The US has achieved a significant level of success in Iraq's Anbar province in driving terrorists out. Tribal leaders have allied themselves with American forces and have even started a grassroots political force called the Awakening, acting to pursue al-Qaeda and other foreign Islamists from their territory. As a result, violence has dropped by a third in Anbar over the last four months, and now the US wants to take that show on the road -- to Diyala:
About 10,000 US soldiers have launched an offensive against al-Qa'eda in Iraq, killing at least 22 insurgents.
The raids, named Operation Arrowhead Ripper, took place in Baquba, the capital of Diyala province, and involved air assaults under the cover of darkness. The operation is still ongoing.

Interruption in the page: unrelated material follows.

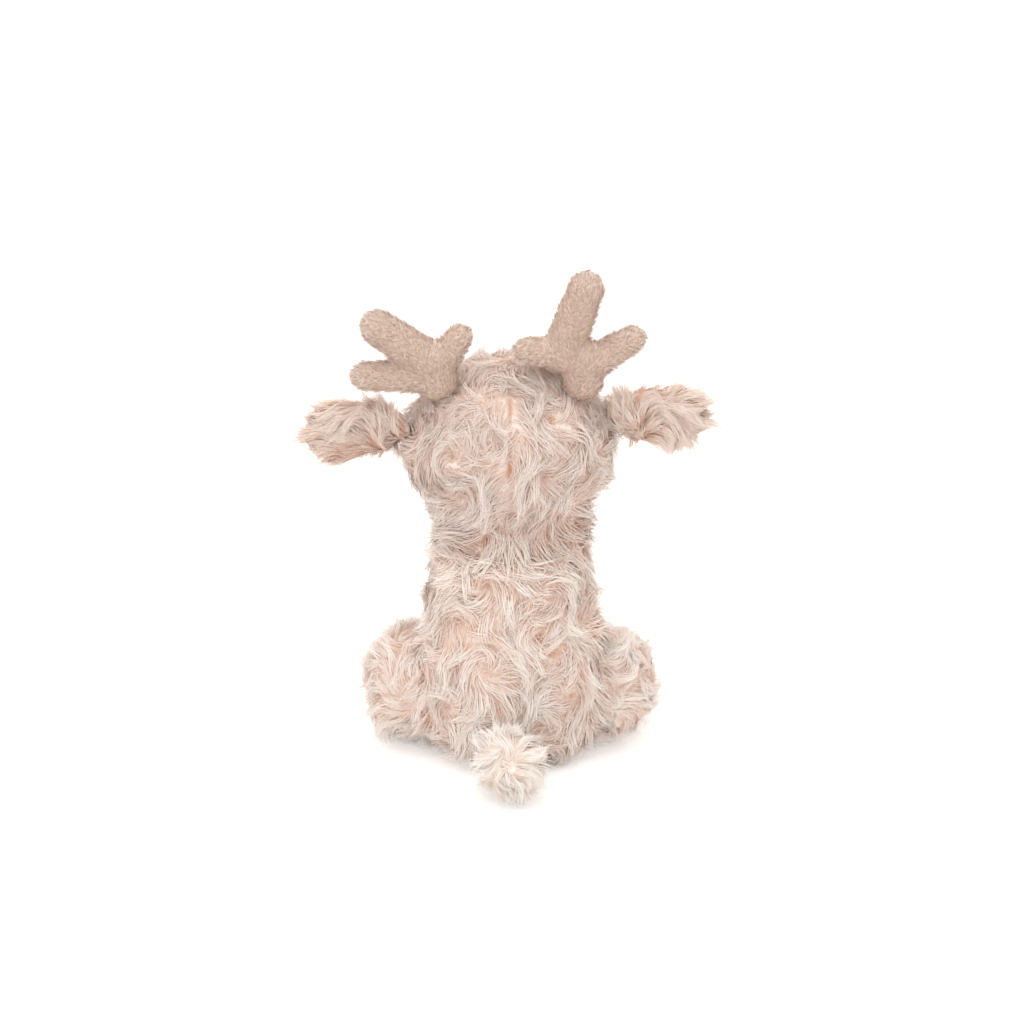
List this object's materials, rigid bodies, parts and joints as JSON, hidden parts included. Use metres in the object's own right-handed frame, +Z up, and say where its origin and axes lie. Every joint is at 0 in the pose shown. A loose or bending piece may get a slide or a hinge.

The troops were accompanied by attack helicopters, Strykers and Bradley Fighting Vehicles, a statement from the military said.

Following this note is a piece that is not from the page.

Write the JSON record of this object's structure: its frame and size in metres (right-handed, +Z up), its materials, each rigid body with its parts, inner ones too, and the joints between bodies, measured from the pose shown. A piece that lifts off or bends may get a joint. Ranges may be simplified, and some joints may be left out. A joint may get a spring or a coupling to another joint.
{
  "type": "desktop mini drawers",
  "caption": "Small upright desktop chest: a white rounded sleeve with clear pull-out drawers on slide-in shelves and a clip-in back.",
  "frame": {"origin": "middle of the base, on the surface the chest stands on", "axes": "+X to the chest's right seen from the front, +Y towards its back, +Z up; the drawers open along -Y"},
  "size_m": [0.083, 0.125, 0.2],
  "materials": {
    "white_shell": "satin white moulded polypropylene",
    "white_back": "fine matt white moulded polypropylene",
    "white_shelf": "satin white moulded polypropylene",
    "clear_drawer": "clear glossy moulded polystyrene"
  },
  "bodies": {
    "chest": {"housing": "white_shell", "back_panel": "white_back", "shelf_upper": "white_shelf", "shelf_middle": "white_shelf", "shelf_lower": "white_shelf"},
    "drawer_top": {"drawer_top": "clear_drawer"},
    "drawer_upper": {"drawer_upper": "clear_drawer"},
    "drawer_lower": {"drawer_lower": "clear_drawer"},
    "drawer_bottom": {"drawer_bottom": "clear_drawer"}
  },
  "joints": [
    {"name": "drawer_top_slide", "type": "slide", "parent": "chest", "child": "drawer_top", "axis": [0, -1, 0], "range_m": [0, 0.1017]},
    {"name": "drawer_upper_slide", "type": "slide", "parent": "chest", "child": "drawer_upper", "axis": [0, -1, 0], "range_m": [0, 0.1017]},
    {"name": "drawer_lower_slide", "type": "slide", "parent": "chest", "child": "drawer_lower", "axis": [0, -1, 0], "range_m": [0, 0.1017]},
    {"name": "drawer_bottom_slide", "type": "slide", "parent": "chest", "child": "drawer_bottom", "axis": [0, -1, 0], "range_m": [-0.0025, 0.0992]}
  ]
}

Maj. Gen. Abdul-Karim al-Rubaie, the commander of Iraqi military operations in Diyala, said handcuffs, swords and electricity cables - apparently used as torture implements - had been seized from militant safe houses in the area.
The operation is part of a new US and Iraqi campaign aimed at clearing out Sunni insurgents, al-Qa'eda fighters and Shia militiamen who had fled the capital and Anbar during a four-month-old security operation.
The pursuit of AQI meant that Diyala was the logical next step. Its sectarian mix not only allowed AQI to move into Baquba and its environs, it also gave them opportunities to inflame sectarian tensions. While the US has worked hard to turn the corner in Anbar, AQI fled to fight another day, and that day is today.
The expansion of the effort against AQI and the other insurgencies comes as a result of General David Petraeus getting the final brigade of the surge within the last few days. It took over four months for the necessary troops to arrive in Anbar and Baghdad, and even so, the new strategy and tactics have worked to reduce violence in those areas. However, the new, aggressive tactics have ended up acting like a game of whack-a-mole, with insurgents adjusting to the deployment by setting up shop elsewhere, as in Diyala.
At some point, the terrorists will have no more places to run, but that will take quite a long time. Petraeus wants to get them out of Baghdad in order to allow the central government to finally take steps towards national reconciliation. No one thinks that a military solution exists that will solve all of Iraq's problems, but the military needs to give enough space to allow the political solutions to take place and to root themselves firmly in the Iraqi culture.
At some point, chasing insurgents will become the exclusive province of the Iraqi Army. We will probably work on AQI ourselves for the next few years, but we want to hand everything else off to a strong, representative government in Baghdad in the very near future, if possible. By keeping the pressure on AQI and other terrorists in Baghdad, Anbar, and now Diyala, we're giving that solution the best possible chance to succeed.
UPDATE: Michael Yon reports from the front:
Few ears have heard even rumors of this battle, and fewer still are the eyes that will see its full scope. Even now—the battle has already begun for some—practically no news about it is flowing home. I’ve known of the secret plans for about a month, but have remained silent.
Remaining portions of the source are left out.